A native of the former Yugoslavia, Lapid spent part of World War II in the Budapest ghetto and lost many relatives, including one grandmother and his father, in the Holocaust. He immigrated to Israel in 1948 when he was 17.

Many Israelis have relatives who perished in the Nazi genocide, and using the issue in political debate, however heated, is considered taboo.

Lapid's criticism went well beyond the television images. The army's plan to widen the patrol road -- even at the cost of demolishing some 2,000 more homes -- "makes me sick," Lapid said, adding that the international community will never let Israel carry out such an operation. "We look like monsters in the eyes of the world," he said.

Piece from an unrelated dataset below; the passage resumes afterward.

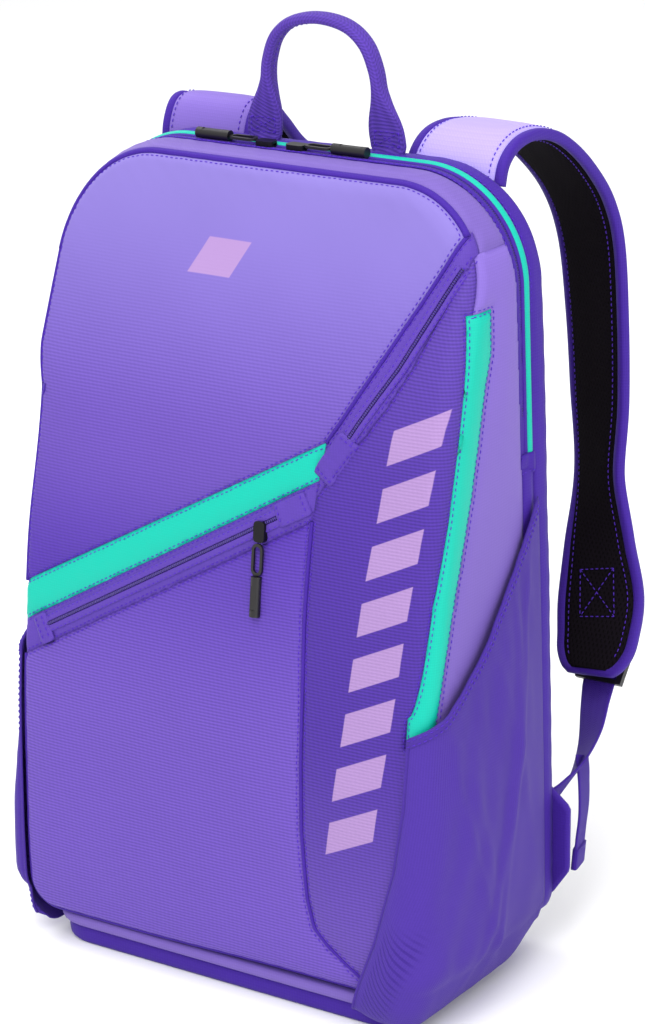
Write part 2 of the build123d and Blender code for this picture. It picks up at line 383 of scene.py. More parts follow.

Lapid, perhaps Sharon's most important coalition partner, said he would not quit the government over the dispute.

A growing chorus of commentators have raised other questions in recent days, saying the objectives of the mission are unclear.

"What is more disturbing to a lot of people is not the dissent, but confusion over what the point of the whole thing is," said Mark Heller of the Jaffee Center for Strategic Studies at Tel Aviv University. "The government has not done a good job of explaining."

Some analysts said a key motive was revenge; thirteen soldiers have been killed in recent fighting in Gaza. "The desire to take revenge, to settle a score with the adversary ... became the excuse for a broad military operation," wrote Alex Fishman in Friday's Yediot Ahronot daily.

Others said Israel is trying to send a tough message of deterrence to the Palestinians ahead of an Israeli withdrawal.

Sharon also may want to look tough for hard-liners inside his own Cabinet as he pushes forward with his withdrawal plan.

"He does not want to look as if we are giving up something for nothing," analyst Yossi Alpher said.

Sharon's Likud Party rejected his Gaza pullout plan in a referendum earlier this month. He has pledged to offer an alternative plan to the Cabinet, where he faces significant hard-line opposition, next Sunday.

Officials said Sharon may try to bring the moderate Labor Party into his government to counter the hard-line opposition.

Troops withdrew from the Tel Sultan neighborhood of the Rafah refugee camp early Monday, and the military said residents were free to leave and enter.

Residents had demanded that they be allowed to bury those killed last week. The bodies of 17 people have been kept in a makeshift morgue in a nearby town. Islam requires that bodies be buried as soon as possible, even on the day of death.

Israel denied residents were prevented from burying their relatives. The army said it offered buses to bring the relatives to the morgue or the bodies back to the camp.